On the bestowing of the name Potter’s information is particularly full. He is probably right, too, in his conjecture, that in most countries the principal object of calling together so great a number of friends to witness this ceremony was to prevent such controversies as might arise when the child came out into the business of the world. But at Athens the Act of Registration[[395]] rendered such witnesses scarcely necessary. The right of imposing the name belonged, as hinted above, to the father, who likewise appears to have possessed the power afterwards to alter it if he thought proper. They were compelled to follow no exact precedent; but the general rule resembled one apparently observed by nature, which, neglecting the likeness in the first generation, sometimes reproduces it with extraordinary fidelity in the second. Thus, the grandson inheriting often the features, inherited also very generally the name of his grandfather,[[396]] and precisely the same rule applied to women; the granddaughter nearly always receiving her grandmother’s name.[[397]] Thus, Andocides, son of Leagoras, bore the name of his grandfather; the father and son of Miltiades were named Cimon; the father and son of Hipponicos, Cleinias.[[398]] The orator Lysias formed an exception to this rule, his grandfather’s name having been Lysanias.[[399]] In short, though there existed no law upon the subject, yet ancient and nearly invariable custom operated with the force of law.[[400]]

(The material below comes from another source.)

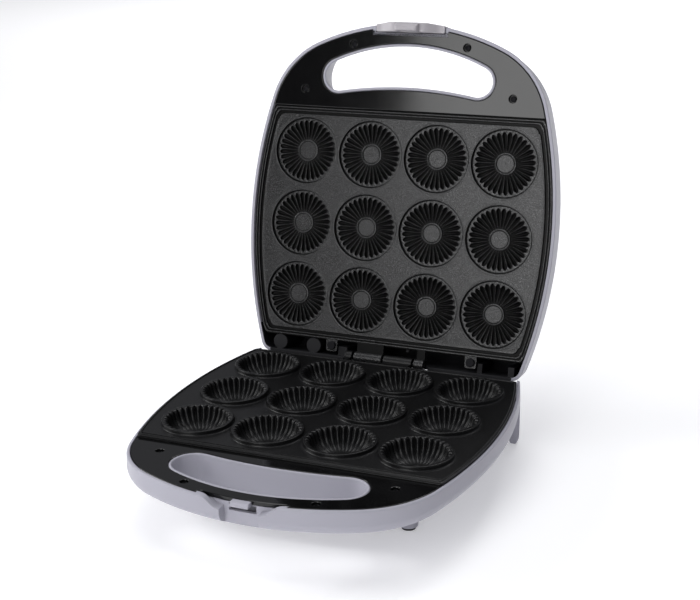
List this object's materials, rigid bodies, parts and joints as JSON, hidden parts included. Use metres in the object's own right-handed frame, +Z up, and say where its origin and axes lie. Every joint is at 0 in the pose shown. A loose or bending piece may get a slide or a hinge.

The names of children were often in remote antiquity derived from some circumstance attending their birth, or in the history of their parents. Sometimes, too, their own deeds, as in the case of modern titles, procured them a name; or perhaps some misfortune which befell them. Thus, Marpissa, in Homer, being borne away[[401]] by Apollo, obtained the name of Halcyone, because her mother, like the Halcyon, was inconsolable for the loss of her offspring.[[402]] Scamandrios, son of Hector, was denominated Astyanax, because his father was τοῦ ἄστεος ἄναξ, “the defender of the city;”[[403]] and Odysseus, metamorphosed by the Romans into Ulysses, is supposed to have been so called τοῦ ἄστεος ἄναξ διὰ τὸ ὀδυσσέσθαι τοῦ Αὐτολυκου, from the anger of Autolychos.[[404]] Again, the son of Achilles, at first called Pyrrhos, as our second William, Rufus, from the colour of his hair, afterwards obtained the name of Neoptolemos, “the youthful warrior,” from his engaging at a very early age in the siege of Troy. It came, in aftertimes, to be considered indecorous for persons of humble condition to assume the names of heroic families. Thus, the low flatterer Callicrates, at the court of Ptolemy the Third, was thought to be audacious because he bestowed upon his son and daughter the names of Telegonos and Anticleia, and wore the effigy of Odysseus in his ring, which appeared to be claiming kindred with that illustrious chief. In fact, to prevent the profanation of revered names, the law itself forbade them to be adopted by slaves or females of bad character,[[405]] though, in defiance of its enactments, we find there were hetairæ, who derived their appellation from the sacred games of Greece, Nemeas, Isthmias, and Pythionica.[[406]]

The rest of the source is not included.